This was a good discussion about the Principal Engineer role at Amazon!
I often say that the Principal Engineer role as it exists at Amazon simply doesn't make sense at smaller companies. To many, the title just means the next highest level of engineering skills. At Amazon, it requires dealing with high levels of ambiguity, business strategy, and organizational influence. If you're at a company with <50 people, the person with that level of influence should be leading the whole technical organization - it requires a significant amount of scale before it makes sense to have an IC role for it.

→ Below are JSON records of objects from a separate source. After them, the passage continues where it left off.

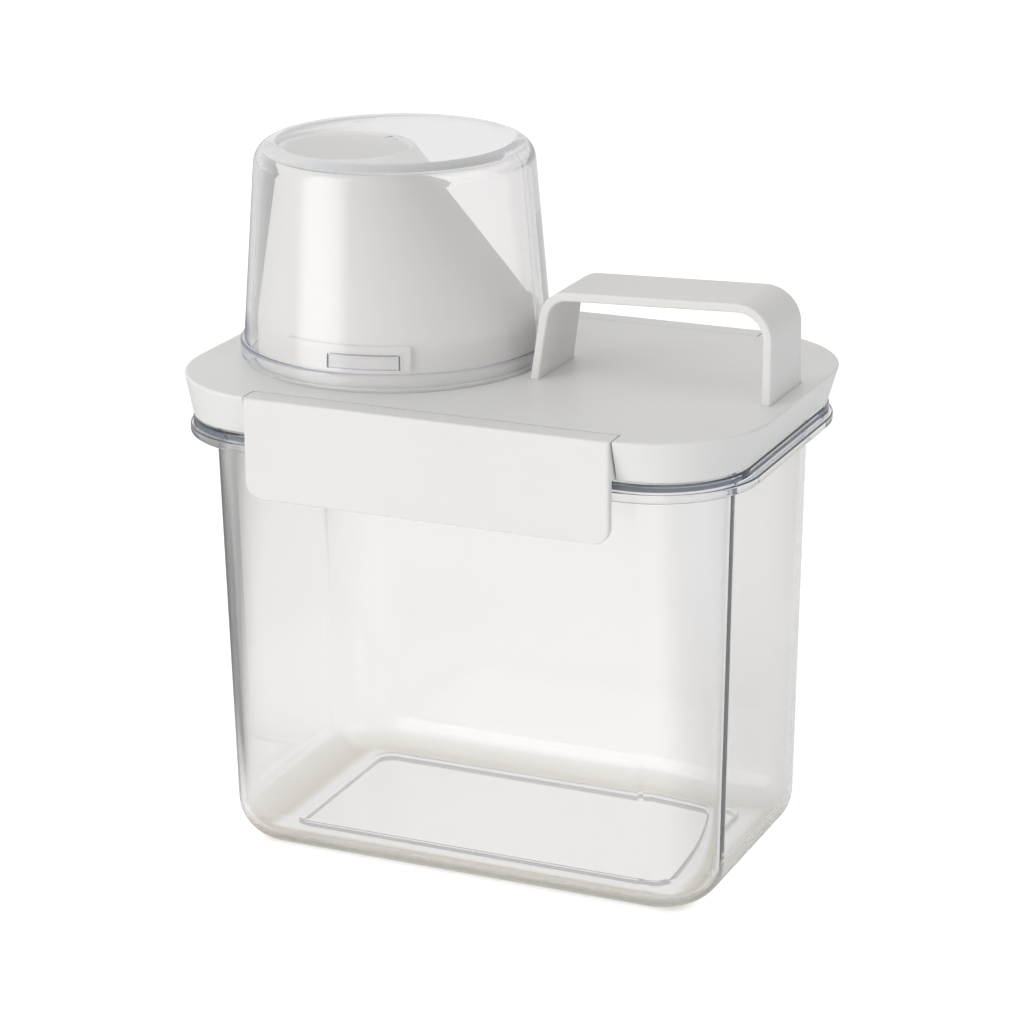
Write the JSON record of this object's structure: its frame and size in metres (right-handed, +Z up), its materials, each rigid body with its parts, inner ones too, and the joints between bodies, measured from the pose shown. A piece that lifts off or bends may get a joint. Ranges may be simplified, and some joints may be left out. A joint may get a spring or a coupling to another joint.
{
  "type": "detergent storage container",
  "caption": "Clear box-shaped storage container with a white pouring lid, strap handle, side flap latches and a clear measuring cup that closes the spout.",
  "frame": {"origin": "centre of the base, at the height it stands on", "axes": "+Z up, +X along the long side towards the handle, -Y the front"},
  "size_m": [0.165, 0.1134, 0.1943],
  "materials": {
    "clear_plastic": "clear moulded plastic, polished",
    "cup_plastic": "clear moulded plastic, polished",
    "white_plastic": "white moulded plastic, satin",
    "seal_rubber": "soft milky silicone rubber"
  },
  "bodies": {
    "container": {"container": "clear_plastic"},
    "lid": {"lid": "white_plastic", "lid_gasket": "seal_rubber", "handle": "white_plastic"},
    "front_latch": {"front_latch": "white_plastic"},
    "rear_latch": {"rear_latch": "white_plastic"},
    "cup_seal": {"cup_seal": "seal_rubber"},
    "measuring_cup": {"measuring_cup": "cup_plastic"}
  },
  "joints": [
    {"name": "lid_lift", "type": "slide", "parent": "container", "child": "lid", "axis": [0, 0, 1], "range_m": [0, 0.06]},
    {"name": "front_latch_hinge", "type": "hinge", "parent": "lid", "child": "front_latch", "pos_m": [0, -0.0527, 0.1325], "axis": [-1, 0, 0], "range_deg": [0, 85]},
    {"name": "rear_latch_hinge", "type": "hinge", "parent": "lid", "child": "rear_latch", "pos_m": [0, 0.0527, 0.1325], "axis": [1, 0, 0], "range_deg": [0, 85]},
    {"name": "cup_twist", "type": "hinge", "parent": "lid", "child": "cup_seal", "pos_m": [-0.03375, 0, 0.1355], "axis": [0, 0, -1], "range_deg": [0, 85]},
    {"name": "cup_lift", "type": "slide", "parent": "cup_seal", "child": "measuring_cup", "axis": [0, 0, 1], "range_m": [0, 0.08]}
  ]
}
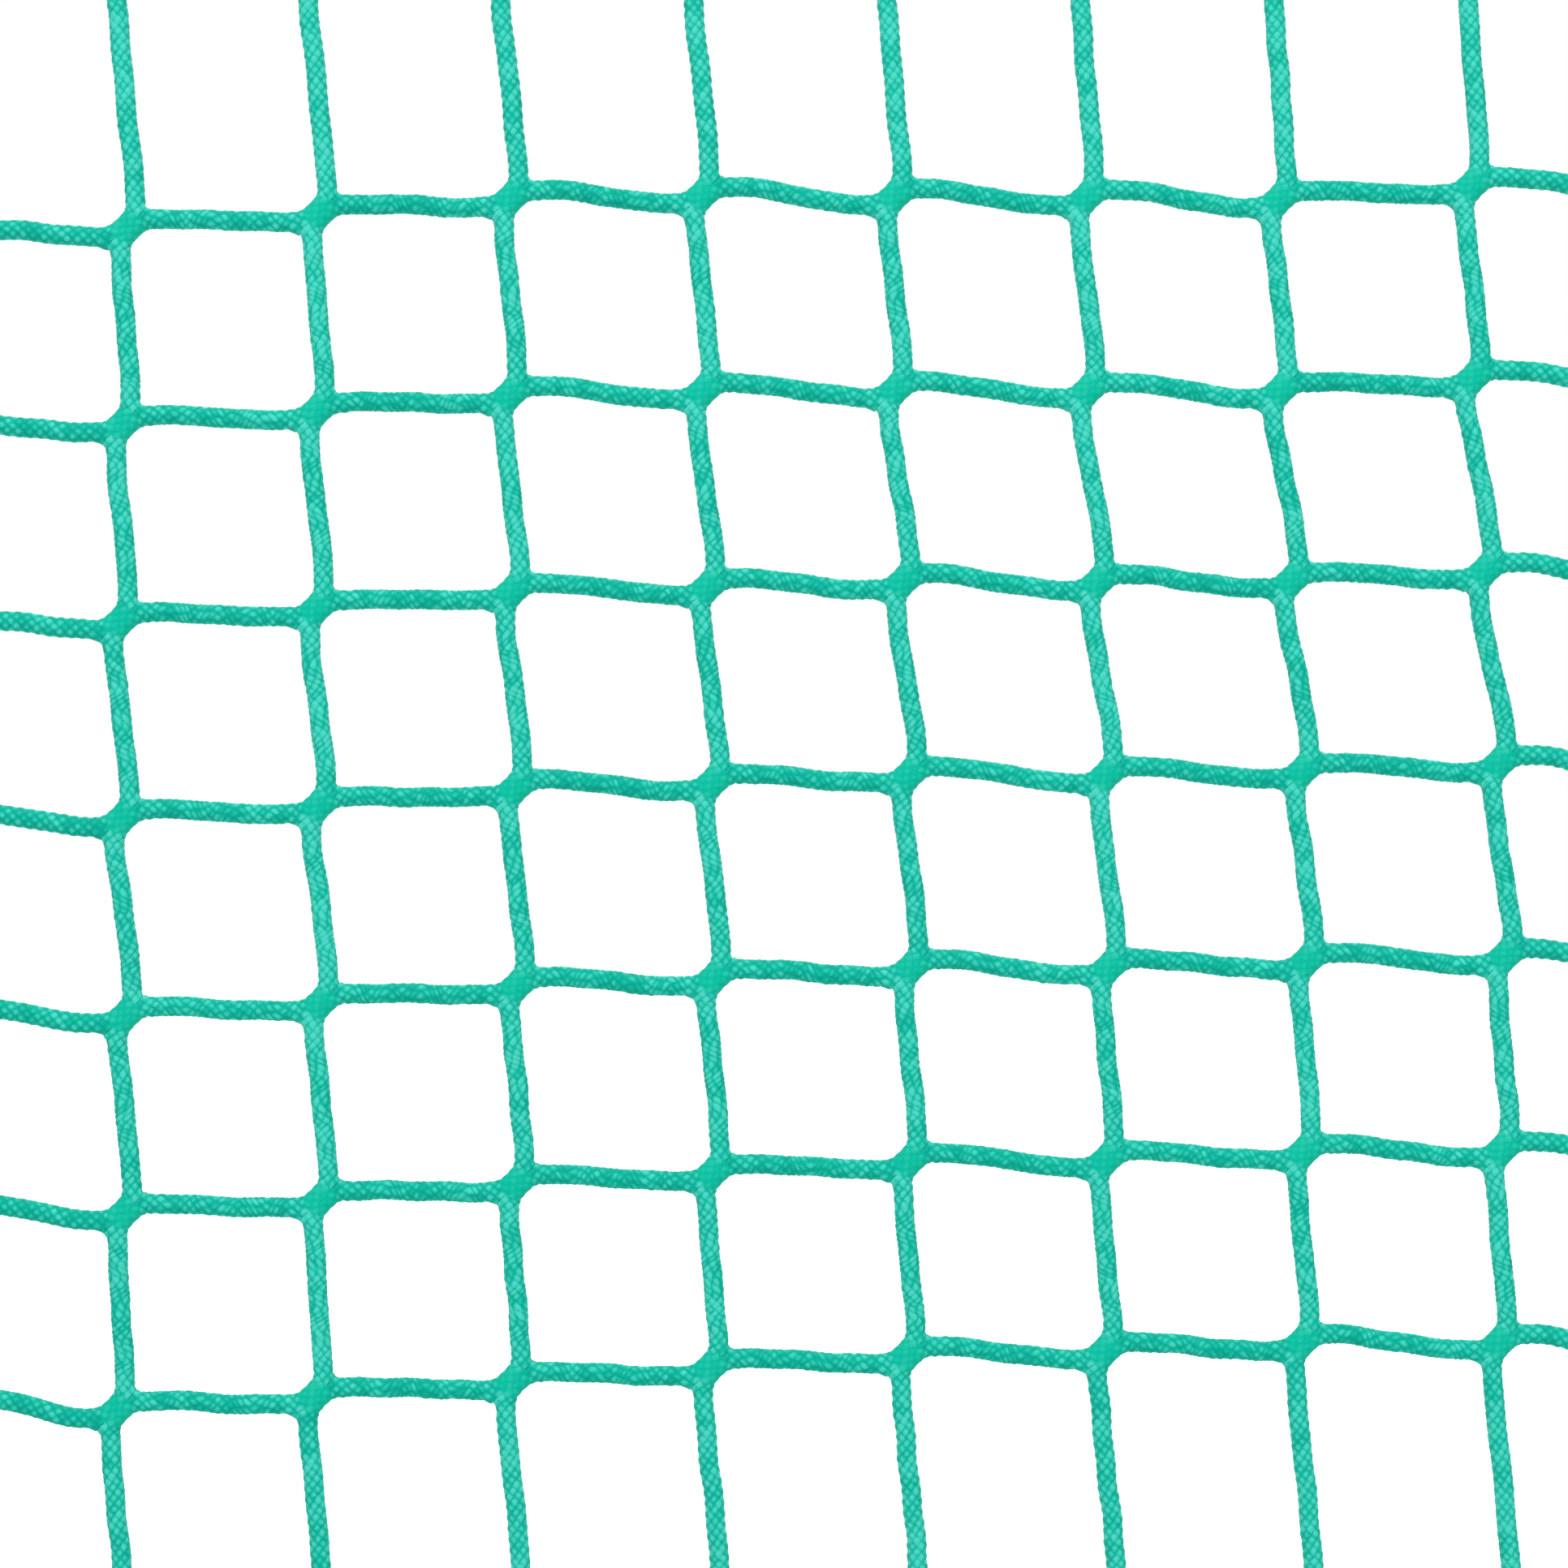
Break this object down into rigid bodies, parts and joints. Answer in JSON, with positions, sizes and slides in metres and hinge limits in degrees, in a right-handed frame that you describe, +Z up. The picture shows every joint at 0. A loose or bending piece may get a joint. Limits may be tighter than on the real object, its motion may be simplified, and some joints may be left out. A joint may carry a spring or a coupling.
{
  "type": "cargo climbing net",
  "caption": "Square-mesh knotless climbing net panel of braided cord in a rope border, with a steel thimble eye at each corner.",
  "frame": {"origin": "centre of the whole panel", "axes": "+X to the right along the rows, +Y through the net away from the viewer, +Z up along the columns"},
  "size_m": [0.512, 0.0182, 0.494],
  "materials": {
    "net_cord": "braided polypropylene cord, soft sheen",
    "border_rope": "twisted three-strand rope",
    "twine": "waxed whipping twine",
    "thimble": "satin stainless steel"
  },
  "bodies": {
    "top_border": {"top_border_rope": "border_rope", "top_cord_ends": "net_cord", "top_whippings": "twine", "top_left_thimble": "thimble", "top_right_thimble": "thimble", "top_left_seizing": "twine", "top_right_seizing": "twine"},
    "row_1": {"row_1_odd_strands": "net_cord", "row_1_even_strands": "net_cord", "row_1_left_rope": "border_rope", "row_1_right_rope": "border_rope", "row_1_whippings": "twine"},
    "row_2": {"row_2_odd_strands": "net_cord", "row_2_even_strands": "net_cord", "row_2_left_rope": "border_rope", "row_2_right_rope": "border_rope", "row_2_whippings": "twine"},
    "row_3": {"row_3_odd_strands": "net_cord", "row_3_even_strands": "net_cord", "row_3_left_rope": "border_rope", "row_3_right_rope": "border_rope", "row_3_whippings": "twine"},
    "row_4": {"row_4_odd_strands": "net_cord", "row_4_even_strands": "net_cord", "row_4_left_rope": "border_rope", "row_4_right_rope": "border_rope", "row_4_whippings": "twine"},
    "row_5": {"row_5_odd_strands": "net_cord", "row_5_even_strands": "net_cord", "row_5_left_rope": "border_rope", "row_5_right_rope": "border_rope", "row_5_whippings": "twine"},
    "row_6": {"row_6_odd_strands": "net_cord", "row_6_even_strands": "net_cord", "row_6_left_rope": "border_rope", "row_6_right_rope": "border_rope", "row_6_whippings": "twine"},
    "row_7": {"row_7_odd_strands": "net_cord", "row_7_even_strands": "net_cord", "row_7_left_rope": "border_rope", "row_7_right_rope": "border_rope", "row_7_whippings": "twine"},
    "bottom_border": {"bottom_border_rope": "border_rope", "bottom_cord_ends": "net_cord", "bottom_whippings": "twine", "bottom_left_thimble": "thimble", "bottom_right_thimble": "thimble", "bottom_left_seizing": "twine", "bottom_right_seizing": "twine"}
  },
  "joints": [
    {"name": "fold_1", "type": "hinge", "parent": "top_border", "child": "row_1", "pos_m": [0, 0, 0.183], "axis": [1, 0, 0], "range_deg": [-90, 90]},
    {"name": "fold_2", "type": "hinge", "parent": "row_1", "child": "row_2", "pos_m": [0, 0, 0.125], "axis": [-1, 0, 0], "range_deg": [-90, 90]},
    {"name": "fold_3", "type": "hinge", "parent": "row_2", "child": "row_3", "pos_m": [0, 0, 0.075], "axis": [1, 0, 0], "range_deg": [-90, 90]},
    {"name": "fold_4", "type": "hinge", "parent": "row_3", "child": "row_4", "pos_m": [0, 0, 0.025], "axis": [-1, 0, 0], "range_deg": [-90, 90]},
    {"name": "fold_5", "type": "hinge", "parent": "row_4", "child": "row_5", "pos_m": [0, 0, -0.025], "axis": [1, 0, 0], "range_deg": [-90, 90]},
    {"name": "fold_6", "type": "hinge", "parent": "row_5", "child": "row_6", "pos_m": [0, 0, -0.075], "axis": [-1, 0, 0], "range_deg": [-90, 90]},
    {"name": "fold_7", "type": "hinge", "parent": "row_6", "child": "row_7", "pos_m": [0, 0, -0.125], "axis": [1, 0, 0], "range_deg": [-90, 90]},
    {"name": "fold_8", "type": "hinge", "parent": "row_7", "child": "bottom_border", "pos_m": [0, 0, -0.183], "axis": [-1, 0, 0], "range_deg": [-90, 90]}
  ]
}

I also personally appreciated Steve's points on internal level progression - or as Gergeley says, "Why being promoted from Senior to Principal at Amazon is one of the hardest jumps in tech."
Steve: "Basically, to get from senior to principal, you have to do like two and a half level jump, from L6 to L7. Technically, it sounds like one level, but at some other companies, this might be like, you know, L8, L9 or L8 and a half.
[...] I noticed that some of the best engineers that I'd ever worked with were having such problems getting to principal engineer that they ended up moving
to Facebook or to Meta or to all these other places where the progression was sane. Now they're senior staff and, you know, principal and distinguished engineer at other companies. And so because we had high standards, we actually had this brain drain."
In addition to the level itself being a big jump the promotion process is notoriously arduous and arbitrary. While I was L6, I had multiple managers over several years acknowledge that I was doing L7 work, and even agree that if I was being hired in from outside I would be hired at L7, and it was the internal promotion process that was the barrier. This was not the *only* reason I left Amazon, but it certainly made it very easy to do.
Amazon has lost a lot of skilled engineers this way, but it's a difficult problem to fix, since the incentives are fundamentally badly aligned. If an L6 engineer is already doing the work that's needed, it's very hard for a manager to justify spending the 100+ hours of work it takes to advocate for their promotion. And while there have been attempts to make the process less arduous, no one wants to be seen as "lowering standards."
I highly encourage engineers in that position to make it clear they will not be continuing to do work that way indefinitely. And I encourage leaders at other companies to learn from the example!